The bottom line is it's rare that you can address of failure scenario. We can go on and one, etc, and at some point there will be a single point of failure, in most cases, however, that doesn't mean that you don't mitigate risk at each layer.
In my environment I have two Dell Blade m1000e chasis, and have spread my MGMT/Resource clusters accross both enclosures, two cisco 3750's stack and a couple of brocade FC switches, however, connecting to a single VNX5500, although, dual controllers. Even at the storage layer I have my Pools spread accross my DAE's, and have Hot spares, and my EFD's for FAST are spread accross DAE's as well.
This doesn't mean that i'm comletely protected from a Storage failure, but I took the necessary steps where I could to mitigate risk.
Great article and it's exactly where we are at the moment.

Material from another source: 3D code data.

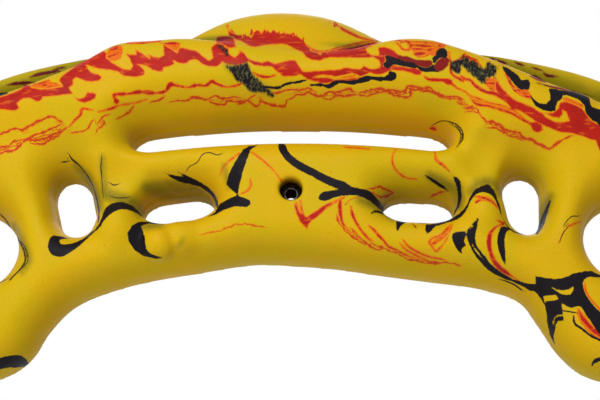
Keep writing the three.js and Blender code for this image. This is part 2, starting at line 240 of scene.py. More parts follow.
def cast_form(x, y, z):
    """Distance to the casting's surface, negative inside it. x and z span a grid, y its depth."""
    lip_slope = np.interp(x, lip[:, 0], np.gradient(lip[:, 1], lip[:, 0]))
    under_lip = (lip_height(x) - z) / np.hypot(1, lip_slope)
    deep_from, deep_to = placed(0, 0.63)[1], placed(0, 0.78)[1]
    depth = lower_depth + (rail_depth - lower_depth) * smooth_step(z, deep_from, deep_to)
    holes = [hole.astype(np.float32) for hole in around_holes(x, z + y * hole_rise)]

    # The bars with their lip, and the flange that lies against the wall behind them.
    front = rounded([front_share(*share) for share in outline_shares], closed=True)
    inside = inside_of(front, x, z)
    for hole in holes:
        inside = soft_min(inside, hole * (body_roll / hole_roll), 20)
    body = rolled_plate(inside, y, body_roll, body_wall, depth)
    rail = rolled_plate(under_lip, y, lip_roll, depth - lip_short, depth + lip_past)
    behind = inside_of(rounded(outline_shares, closed=True), x, z)
    flange = rolled_plate(behind, y, flange_roll, flange_wall, flange_depth)
    form = np.minimum(soft_max(body, rail, 8), flange)

    # The finger groove, then the crown, scoops and knuckles, and the holes through all of them.
    past_end = np.maximum(np.abs(x) - groove_half_length, 0)
    groove = ball(past_end, y + groove_out, under_lip + groove_over_lip, groove_radius)
    form = soft_max(form, -groove, 8)
    form = soft_min(form, ellipsoid(*from_middle(x, y, z, crown_share, crown_out), crown_radii), 20)
    for share in scoop_shares:
        form = soft_max(form, -ball(*from_middle(x, y, z, share, scoop_out), scoop_radius), 10)
    for share in knuckle_shares:
        knuckle = ellipsoid(*from_middle(x, y, z, share, knuckle_out), knuckle_radii)
        form = soft_min(form, knuckle, 7)
    for hole in holes:
        form = soft_max(form, -hole, 5)

    form = soft_min(form, ball(*from_middle(x, y, z, tail_share, tail_out), tail_radius), 12)
    form = soft_min(form, ball(*from_middle(x, y, z, nodule_share, nodule_out), nodule_radius), 3)
    # The rims of the counterbores are rubbed round.
    for share in bolt_shares.values():
        rim = np.maximum(from_bolt(x, z, share) - counterbore / 2, y + rim_out)
        form = soft_max(form, -rim, rim_round)
    return form


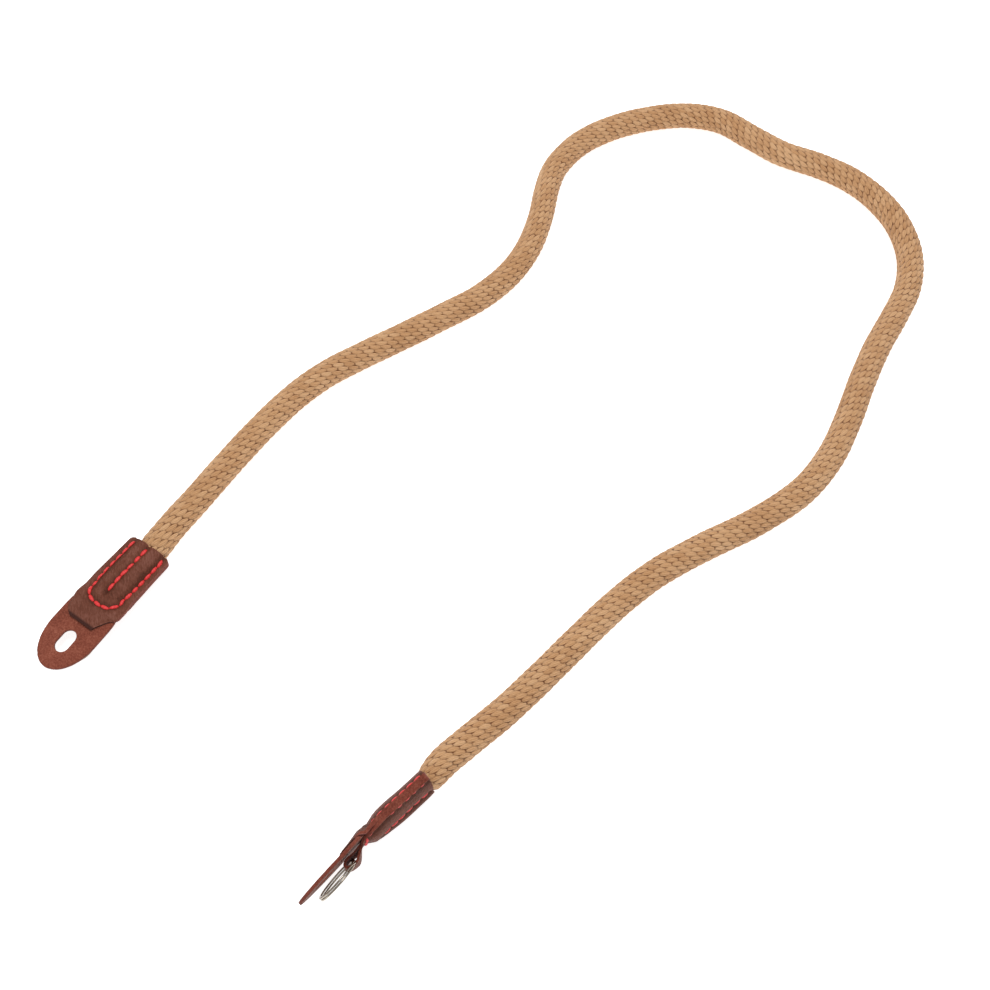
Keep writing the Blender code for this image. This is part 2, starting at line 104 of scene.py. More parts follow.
# Pressed end of the rope: place as a share of POCKET, then thickness and width as shares of ROPE_D
PRESSED_ROPE = (
    (-0.90, 1.00, 1.00), (-0.45, 0.95, 1.02), (-0.12, 0.78, 1.06), (0.00, 0.54, 1.08), (0.25, 0.54, 1.08),
    (0.55, 0.55, 1.06), (0.80, 0.50, 1.00), (0.93, 0.42, 0.86), (1.00, 0.34, 0.72),
)

# Front cover: place as a share of COVER_LENGTH, then its reach to either side, as shares of COVER_HALF
FRONT_OUTLINE = (
    (0.000, 0.78, 0.78), (0.020, 0.93, 0.93), (0.060, 1.00, 1.00), (0.250, 1.01, 1.01), (0.550, 1.03, 1.05),
    (0.700, 1.03, 1.14), (0.767, 1.02, 1.17), (0.800, 1.01, 1.12), (0.827, 1.01, 0.96), (0.926, 0.91, 0.70),
    (0.970, 0.75, 0.60), (1.000, 0.57, 0.56),
)

# Back cover up to its tail: place as a share of NECK, half width as a share of COVER_HALF
BACK_OUTLINE = (
    (0.00, 0.78), (0.03, 0.93), (0.08, 1.00), (0.30, 1.01), (0.60, 1.04), (0.78, 1.05), (0.90, 0.96),
    (0.98, 0.72), (1.04, 0.45),
)

# The guard as it looks
GUARD_STEPS = 120  # round its end
GUARD_FRAY = 0.05 * MM  # spread of how far its cut edge lies in
GUARD_SOFT = 0.22 * MM  # radius of its edges
GUARD_FLAT = 0.75  # least slant of the faces that show its grain or suede, 1 being flat
SLOT_STEPS = 24  # round each end of its slot

# The guard's hidden end: place along the tab in millimetres, half width as a share of GUARD_HALF
GUARD_WIDENS = ((28.0, 0.45), (30.2, 0.62), (31.4, 0.84), (32.3, 0.95), (34.0, 0.98), (37.0, 0.995))

LAYER_W = 0.5 * CLEARANCE
RETURN_START = NECK - TAIL_TUCK
LOOP_U = NECK + LOOP_REACH
LOOP_OUTER = LOOP_ROOM + TAIL_T

# Soft leather as it looks: sewn close together, a little thicker than its solids
SEWN = 0.02 * MM  # half of the gap between the two covers beside the rope
FRONT_WALL = 1.55 * MM
BACK_WALL = 1.45 * MM
TAIL_SHARE = 0.64  # of BACK_WALL, which the tail keeps round the ring
SKIVED_SHARE = 0.45  # of BACK_WALL, left where the tail is thinned for its seam
FRONT_NECK_W = LAYER_W + LEATHER_T + 0.05 * MM
RETURN_W = LAYER_W + SKIVED_SHARE * BACK_WALL
BACK_NECK_W = RETURN_W + 0.05 * MM
BULGE_FOOT = 0.95  # share of the bulge's half width from which its foot eases out
FLANGE_BEND = 0.12 * MM  # by which the covers' sides bend to the back
FLANGE = (6.5, 10.0)  # mm beside the middle, between which they bend
BULGE_MORE = 0.12 * MM  # by which the leather stands over the pressed rope
SKEW_HALF = 7.5 * MM  # beside the middle, where the back's lean counts in full
EDGE_SOFT = 0.28 * MM
SHARP = math.radians(50.0)  # between two faces whose edge shows as sharp
FRONT_GRID = (96, 48)  # mesh steps along and across
BACK_GRID = (72, 44)
ON_FLOOR = 0.02 * MM  # least height over the surface
FLAP_LIFT = {"left": 0.35 * MM, "right": 0.0}
FLANK_THIN = {"left": 0.0, "right": 0.42}  # share of its wall that the front loses beside the guard
LEAST_WALL = 0.45  # share of its wall that the front keeps everywhere
FRONT_RISE = {"left": 6.5 * MM, "right": 2.6 * MM}  # length of the front's step up onto the guard
FRONT_RISEN = (28.0 * MM, 4.2 * MM)  # its end in the middle, and how much later it ends at the sides
LOOP_INNER = {"left": 1.50 * MM, "right": 1.15 * MM}
LOOP_LONG = 3.2 * MM
LOOP_FLARE = {"left": 0.0, "right": 0.48 * MM}  # by which the loop's edges swing out and in
CORNER = 2.0 * MM

# How each pocket was squeezed in sewing: place along it in millimetres, then the front's and the back's
# height as shares of the rope's, the back's lean to one side, and the depth of the back's middle groove
SQUEEZE = {
    "left": ((0.0, 0.92, 0.95, 0.0, 0.2), (10.0, 0.95, 0.95, 0.0, 0.4), (26.0, 1.0, 1.0, 0.0, 0.3)),
    "right": (
        (0.0, 1.0, 0.85, 0.55, 0.4), (3.0, 0.98, 0.86, 0.66, 0.9), (10.0, 0.95, 0.86, 0.70, 1.0),
        (20.0, 1.10, 0.88, 0.50, 0.7), (26.0, 1.14, 0.93, 0.15, 0.3),
    ),
}
FRONT_GROOVE = 0.45 * MM
FRONT_GROOVE_W = 1.6 * MM
BACK_GROOVE_W = 1.5 * MM
ROPE_TWIST = {"left": 0.0, "right": 9.0}  # degrees by which the rope's pressed end is turned

# The rope at its mouth as it looks, full up to the leather: place as a share of POCKET, then thickness and
# width as shares of ROPE_D
ROPE_MOUTH = (
    (-0.90, 1.00, 1.00), (-0.35, 0.97, 1.03), (-0.13, 0.90, 1.07), (-0.03, 0.78, 1.08), (0.04, 0.50, 1.06),
    (0.16, 0.30, 1.02), (1.00, 0.24, 0.72),
)

# The braid, on the rope's unrolled surface: along the rope and round it. One strand shows as plump
# lozenges in line; the next line beside it is shifted by about half a lozenge.
BRAID_ALONG = 6  # mesh steps from one lozenge to the next in its line
BRAID_ACROSS = 4  # mesh steps from one line of lozenges to the next
BRAID_LINES = 19  # lines that make up one turn of the rope
BRAID_TURN_STEPS = 8  # steps that a line gains in one turn
BRAID_SHIFT = 4  # steps by which the next line's lozenges are ahead
BRAID_SIDE_BY_SIDE = (3.45, -0.47)  # mm from a lozenge to its neighbour in the next line
BRAID_CREST = 6.03 * MM  # radius over the lozenges
BRAID_RELIEF = 0.60 * MM  # depth of the gaps between them
BRAID_SWELL = 0.17  # share of a line's width by which its gaps bulge
BRAID_PLACES = (0.17, 0.34, 0.5)  # from a lozenge's middle, as shares of the step to the next in its line
BRAID_CROWN = (1.0, 0.78, 0.10)  # height of its crown at those places, as a share of BRAID_RELIEF
BRAID_GAP = (0.36, 0.04, -0.12)  # and of the gap beside it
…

In reference to the Chassis Failure, we have experienced a chassis failure. The chassis doesnt fail but the backplane needed a swapout due to a bent pin, we also have the same problem in another chassis but am living with that issue at the moment.
My main concern for chassis outage is down to firmware upgrades on the VC cards. If the upgrade doesn't go well or you have a design flaw in your architecture you can suffer from an outage and end up with the split brain personality going on in your farm. Also, the three maxims highlighted are important considerations; people do make mistakes and software may have bugs. To add to this consider your application software and understand that application arhcitecture fits the DRS design and is also tolerant of vmotioning. We have been in that position where an application cluster is tweaked too aggressively and does not survive the vmotion. Application experts will time to time make changes and not apply any logic to what has been implemented at the hardware layer.